◆ Given problem ◆
Reproduce all of the data exactly.
───── Raw data ─────
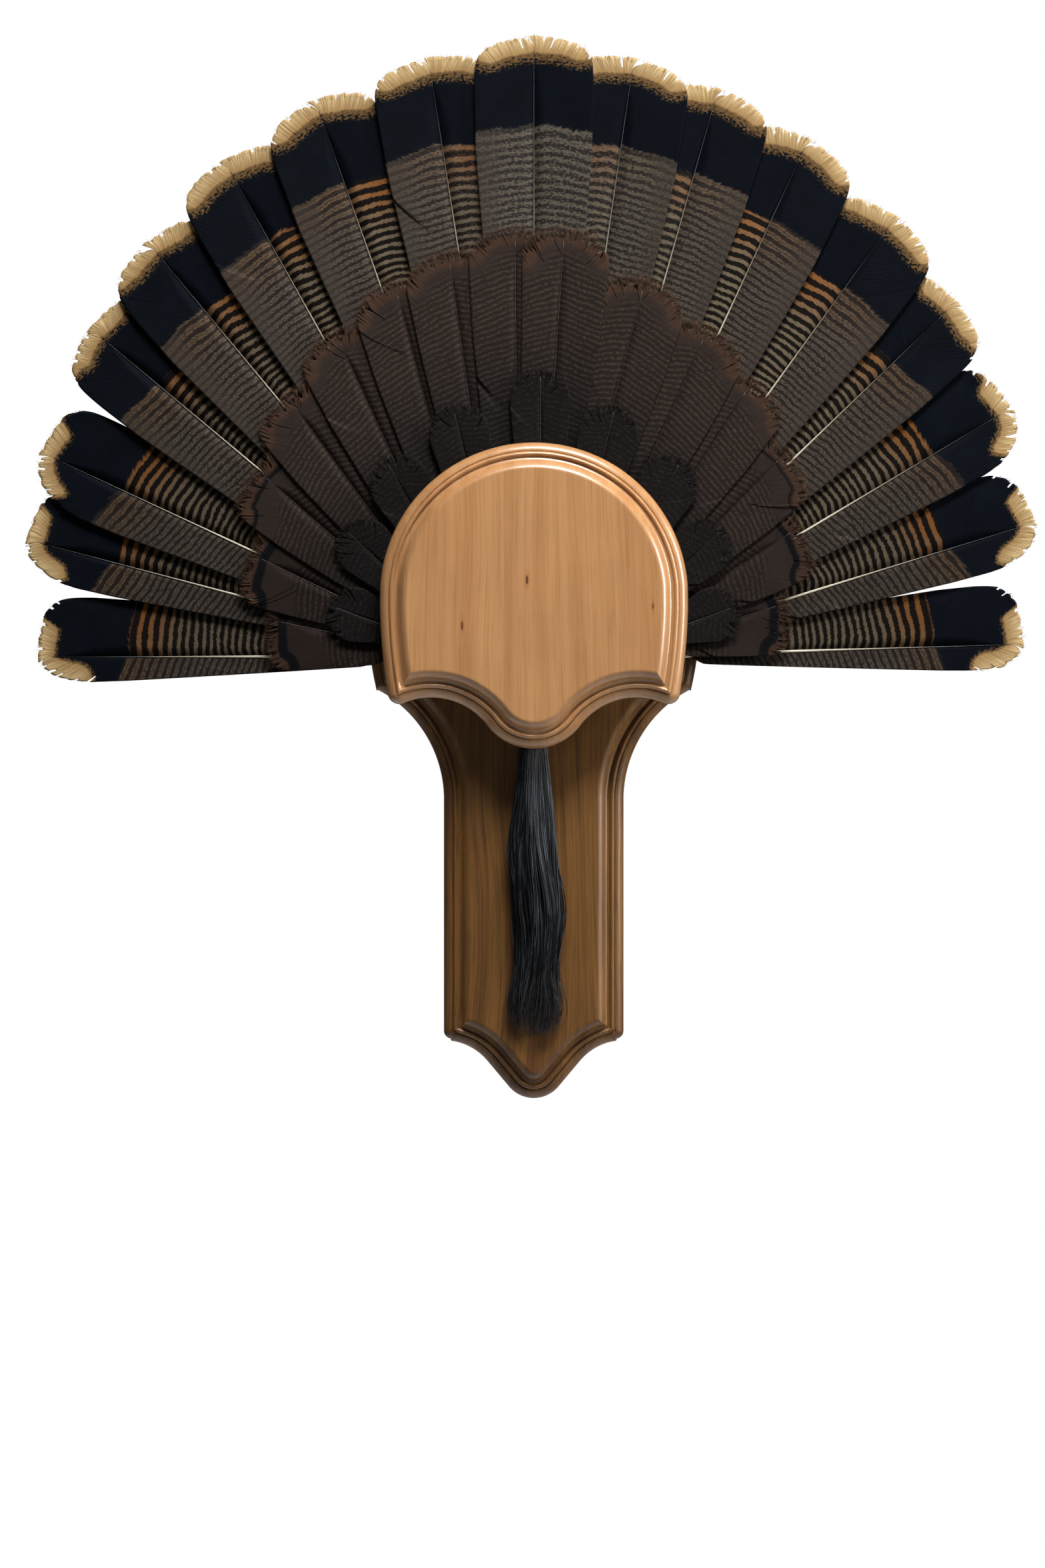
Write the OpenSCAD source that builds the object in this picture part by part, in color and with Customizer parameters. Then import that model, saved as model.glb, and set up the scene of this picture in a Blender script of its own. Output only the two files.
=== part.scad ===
// Turkey tail fan and beard wall mount.
// +Z up, the front faces -Y, the wall is the plane y = 0.
// The origin is on the back panel's back face, behind the centre of the cover plate's round.
// Flat outlines are drawn in x and z; "depth" is the distance from the wall, so y = -depth.

/* [Boards] */
// Thickness of the back panel
panel_t = 19; // [17:1:25]
// Thickness of the cover plate
cover_t = 19; // [15:1:25]
// Space between the two boards, where the tail is clamped
gap_t = 16; // [16:1:20]
// Radius of the cover plate's round
cover_r = 95; // [90:1:98]
// Margin of the panel's hidden head around the cover plate
head_margin = 9.5; // [6:0.5:10]
// Half width of the panel's straight lower part
neck_half = 56; // [54:1:58]
// Height of the lower corners of the straight part
shoulder_z = -269; // [-275:1:-262]
// Width of the routed moulding on both boards
moulding_w = 13; // [10:1:14]

/* [Tail fan] */
// Height of the point that the feathers spread from
fan_z = -36.5; // [-40:0.5:-34]
// Length from the fan's centre to the tip of the lowest feather
reach_low = 303; // [290:1:310]
// Length from the fan's centre to the tip of the middle feather
reach_top = 384; // [370:1:390]
// Half width of a tail feather's vane
tail_half = 37; // [34:1:38]
// Distance between two overlapping tail feathers where they leave the boards
tail_gap = 1.8; // [1.7:0.1:1.9]
// Extra distance between them at the tips
tail_gap_more = 0.9; // [0.5:0.1:1.2]
// How far the tips curve back towards the wall
tip_sweep = 12; // [8:1:14]

/* [Coverts] */
// Half width of a covert feather's vane
covert_half = 29; // [25:1:30]
// Distance between two overlapping covert feathers
covert_gap = 1.2; // [1.1:0.05:1.25]

/* [Beard] */
// Height of the screw that the beard hangs on
beard_z = -70; // [-72:1:-68]
// Height of the bristles' lowest ends
beard_end_z = -271; // [-280:1:-265]
// Depth of the beard from back to front at its fullest
beard_depth = 17; // [14:1:18]

/* [Hanger] */
// Height of the ring's hinge line
ring_z = 52; // [50:1:54]
// Half width of the ring, to the middle of its wire
ring_half = 8; // [8:0.5:9]
// Radius of the ring's wire
wire_r = 1.2; // [1:0.1:1.3]
// Lean of the resting ring towards the board, in degrees
ring_lean = 4; // [3:0.5:5]

/* [Hidden] */
BOARD_HARDWARE = ["back_panel", "cover_plate", "left_spacer", "right_spacer", "cover_screws"];
TAIL_HARDWARE = ["tail_butt", "butt_screws"];
HANGER = ["hanger_strap", "hanger_ring", "hanger_screws"];
BEARD = ["beard", "beard_butt", "beard_screw", "beard_washers"];
TAIL_NAMES = [
    for (i = [1 : 8]) str("tail_feather_l", i),
    "tail_feather_centre",
    for (i = [8 : -1 : 1]) str("tail_feather_r", i)
];
COVERT_NAMES = [
    for (i = [1 : 8]) str("covert_l", i),
    "covert_centre",
    for (i = [6 : -1 : 1]) str("covert_r", i)
];
INNER_NAMES = [for (i = [1 : 9]) str("inner_covert_", i)];

$fn = 48;
round_steps = 36;
panel_front = panel_t;
cover_back = panel_t + gap_t;
fan_centre = [0, fan_z];
clearance = 0.05;

// ---- plain geometry ----

// Points on a round stretch of an outline, from angle a0 to angle a1.
function arc(centre, r, a0, a1, steps) =
    [for (i = [0 : steps]) centre + polar(r, a0 + (a1 - a0) * i / steps)];

function polar(r, a) = r * [cos(a), sin(a)];
function unit(v) = v / norm(v);
function clamp01(t) = min(1, max(0, t));
function flipped(points) = [for (i = [len(points) - 1 : -1 : 0]) [-points[i].x, points[i].y]];

// Turns an outline drawn in x and z into a board between two depths.
module board(from, to) {
    rotate([90, 0, 0])
        translate([0, 0, from])
            linear_extrude(height = to - from)
                children();
}

// A pin or a hole square to the wall, at [x, z], between two depths.
module pin_at(at, r, from, to) {
    translate([at.x, -from, at.y])
        rotate([90, 0, 0])
            cylinder(r = r, h = to - from);
}

// A cone square to the wall, from radius r1 at depth from to r2 at depth to.
module cone_at(at, r1, r2, from, to) {
    translate([at.x, -from, at.y])
        rotate([90, 0, 0])
            cylinder(r1 = r1, r2 = r2, h = to - from);
}

// ---- the two boards ----

// Right half of the cover plate, from the top down: the round, a slightly tapered side,
// a rounded corner, a hollow, and half of the lobe at the bottom.
side_r = 350;
corner_r = 7;
corner_c = [cover_r - 12, -59];
hollow_c = [cover_r - 31.5, -106];
hollow_r = 44;
lobe_c = [0, -57.5];
lobe_r = 36;
hollow_a = atan2(lobe_c.y - hollow_c.y, lobe_c.x - hollow_c.x);
hollow_a0 = atan2(corner_c.y - hollow_c.y, corner_c.x - hollow_c.x);
cover_half_points = concat(
    arc([0, 0], cover_r, 90, 4, round_steps),
    arc([cover_r - side_r, 0], side_r, -1, -9, 6),
    arc(corner_c, corner_r, -20, hollow_a0 - 180, 8),
    arc(hollow_c, hollow_r, hollow_a0 + 3, hollow_a - 2, 14),
    arc(lobe_c, lobe_r, hollow_a - 180, -88, 12)
);
cover_points = concat(cover_half_points, [[0, lobe_c.y - lobe_r]], flipped(cover_half_points));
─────
◆ Full answer ◆
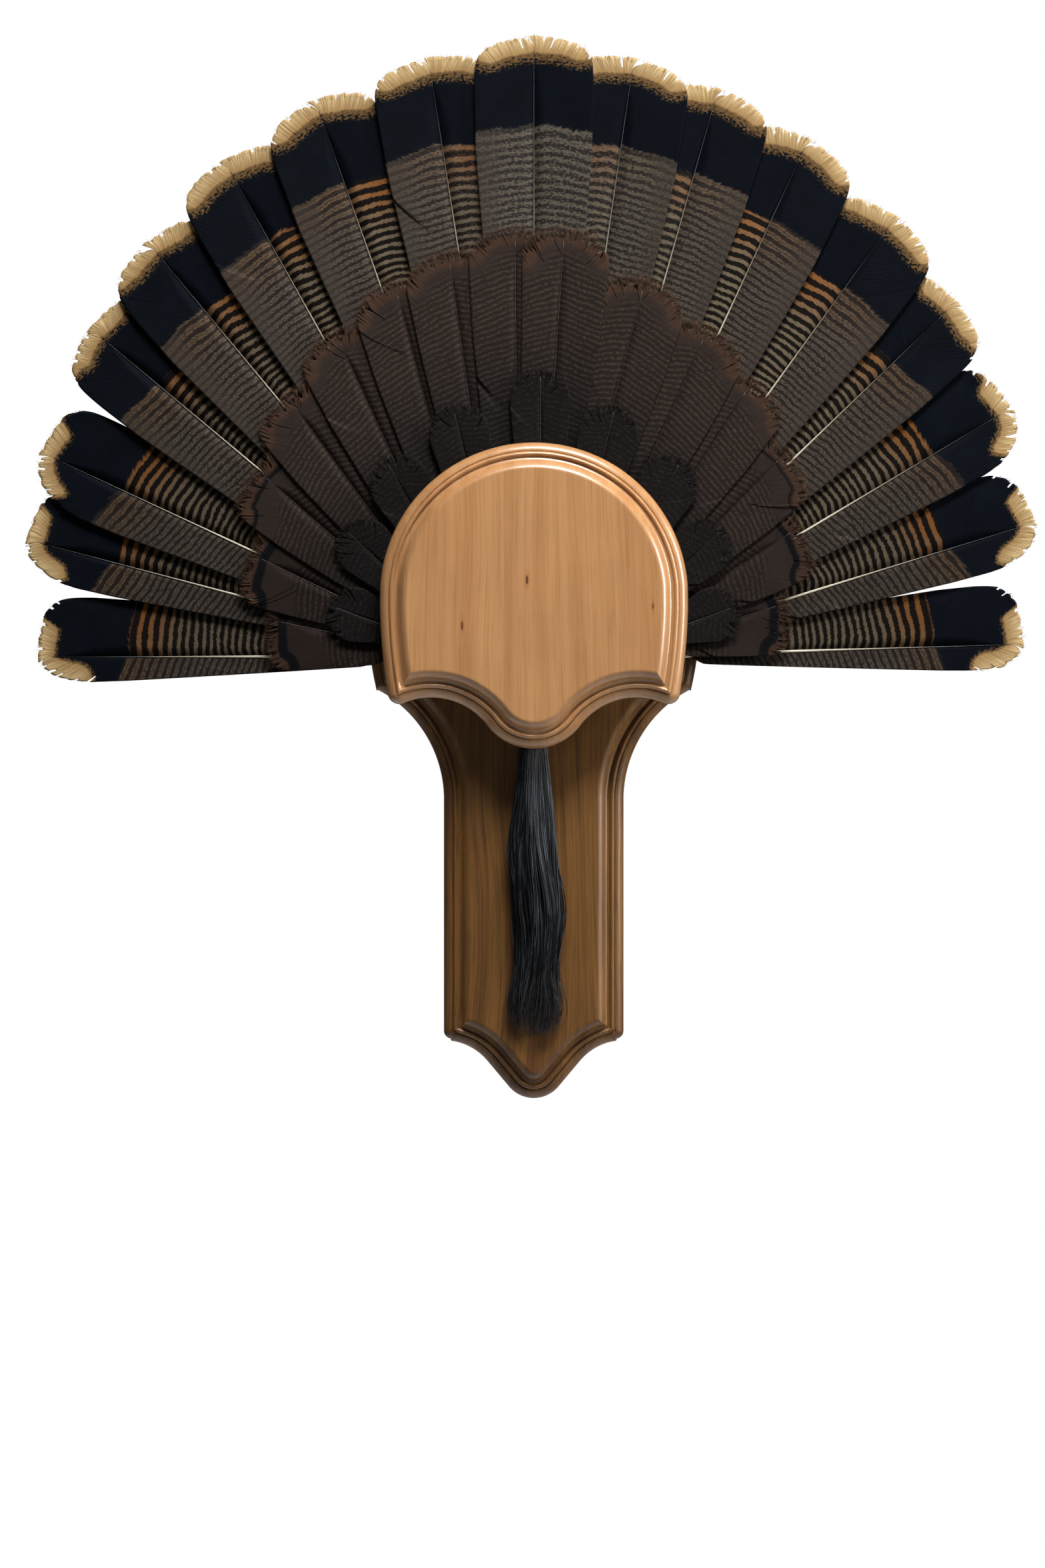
Write the OpenSCAD source that builds the object in this picture part by part, in color and with Customizer parameters. Then import that model, saved as model.glb, and set up the scene of this picture in a Blender script of its own. Output only the two files.
=== part.scad ===
// Turkey tail fan and beard wall mount.
// +Z up, the front faces -Y, the wall is the plane y = 0.
// The origin is on the back panel's back face, behind the centre of the cover plate's round.
// Flat outlines are drawn in x and z; "depth" is the distance from the wall, so y = -depth.

/* [Boards] */
// Thickness of the back panel
panel_t = 19; // [17:1:25]
// Thickness of the cover plate
cover_t = 19; // [15:1:25]
// Space between the two boards, where the tail is clamped
gap_t = 16; // [16:1:20]
// Radius of the cover plate's round
cover_r = 95; // [90:1:98]
// Margin of the panel's hidden head around the cover plate
head_margin = 9.5; // [6:0.5:10]
// Half width of the panel's straight lower part
neck_half = 56; // [54:1:58]
// Height of the lower corners of the straight part
shoulder_z = -269; // [-275:1:-262]
// Width of the routed moulding on both boards
moulding_w = 13; // [10:1:14]

/* [Tail fan] */
// Height of the point that the feathers spread from
fan_z = -36.5; // [-40:0.5:-34]
// Length from the fan's centre to the tip of the lowest feather
reach_low = 303; // [290:1:310]
// Length from the fan's centre to the tip of the middle feather
reach_top = 384; // [370:1:390]
// Half width of a tail feather's vane
tail_half = 37; // [34:1:38]
// Distance between two overlapping tail feathers where they leave the boards
tail_gap = 1.8; // [1.7:0.1:1.9]
// Extra distance between them at the tips
tail_gap_more = 0.9; // [0.5:0.1:1.2]
// How far the tips curve back towards the wall
tip_sweep = 12; // [8:1:14]

/* [Coverts] */
// Half width of a covert feather's vane
covert_half = 29; // [25:1:30]
// Distance between two overlapping covert feathers
covert_gap = 1.2; // [1.1:0.05:1.25]

/* [Beard] */
// Height of the screw that the beard hangs on
beard_z = -70; // [-72:1:-68]
// Height of the bristles' lowest ends
beard_end_z = -271; // [-280:1:-265]
// Depth of the beard from back to front at its fullest
beard_depth = 17; // [14:1:18]

/* [Hanger] */
// Height of the ring's hinge line
ring_z = 52; // [50:1:54]
// Half width of the ring, to the middle of its wire
ring_half = 8; // [8:0.5:9]
// Radius of the ring's wire
wire_r = 1.2; // [1:0.1:1.3]
// Lean of the resting ring towards the board, in degrees
ring_lean = 4; // [3:0.5:5]

/* [Hidden] */
BOARD_HARDWARE = ["back_panel", "cover_plate", "left_spacer", "right_spacer", "cover_screws"];
TAIL_HARDWARE = ["tail_butt", "butt_screws"];
HANGER = ["hanger_strap", "hanger_ring", "hanger_screws"];
BEARD = ["beard", "beard_butt", "beard_screw", "beard_washers"];
TAIL_NAMES = [
    for (i = [1 : 8]) str("tail_feather_l", i),
    "tail_feather_centre",
    for (i = [8 : -1 : 1]) str("tail_feather_r", i)
];
COVERT_NAMES = [
    for (i = [1 : 8]) str("covert_l", i),
    "covert_centre",
    for (i = [6 : -1 : 1]) str("covert_r", i)
];
INNER_NAMES = [for (i = [1 : 9]) str("inner_covert_", i)];

$fn = 48;
round_steps = 36;
panel_front = panel_t;
cover_back = panel_t + gap_t;
fan_centre = [0, fan_z];
clearance = 0.05;

// ---- plain geometry ----

// Points on a round stretch of an outline, from angle a0 to angle a1.
function arc(centre, r, a0, a1, steps) =
    [for (i = [0 : steps]) centre + polar(r, a0 + (a1 - a0) * i / steps)];

function polar(r, a) = r * [cos(a), sin(a)];
function unit(v) = v / norm(v);
function clamp01(t) = min(1, max(0, t));
function flipped(points) = [for (i = [len(points) - 1 : -1 : 0]) [-points[i].x, points[i].y]];

// Turns an outline drawn in x and z into a board between two depths.
module board(from, to) {
    rotate([90, 0, 0])
        translate([0, 0, from])
            linear_extrude(height = to - from)
                children();
}

// A pin or a hole square to the wall, at [x, z], between two depths.
module pin_at(at, r, from, to) {
    translate([at.x, -from, at.y])
        rotate([90, 0, 0])
            cylinder(r = r, h = to - from);
}

// A cone square to the wall, from radius r1 at depth from to r2 at depth to.
module cone_at(at, r1, r2, from, to) {
    translate([at.x, -from, at.y])
        rotate([90, 0, 0])
            cylinder(r1 = r1, r2 = r2, h = to - from);
}

// ---- the two boards ----

// Right half of the cover plate, from the top down: the round, a slightly tapered side,
// a rounded corner, a hollow, and half of the lobe at the bottom.
side_r = 350;
corner_r = 7;
corner_c = [cover_r - 12, -59];
hollow_c = [cover_r - 31.5, -106];
hollow_r = 44;
lobe_c = [0, -57.5];
lobe_r = 36;
hollow_a = atan2(lobe_c.y - hollow_c.y, lobe_c.x - hollow_c.x);
hollow_a0 = atan2(corner_c.y - hollow_c.y, corner_c.x - hollow_c.x);
cover_half_points = concat(
    arc([0, 0], cover_r, 90, 4, round_steps),
    arc([cover_r - side_r, 0], side_r, -1, -9, 6),
    arc(corner_c, corner_r, -20, hollow_a0 - 180, 8),
    arc(hollow_c, hollow_r, hollow_a0 + 3, hollow_a - 2, 14),
    arc(lobe_c, lobe_r, hollow_a - 180, -88, 12)
);
cover_points = concat(cover_half_points, [[0, lobe_c.y - lobe_r]], flipped(cover_half_points));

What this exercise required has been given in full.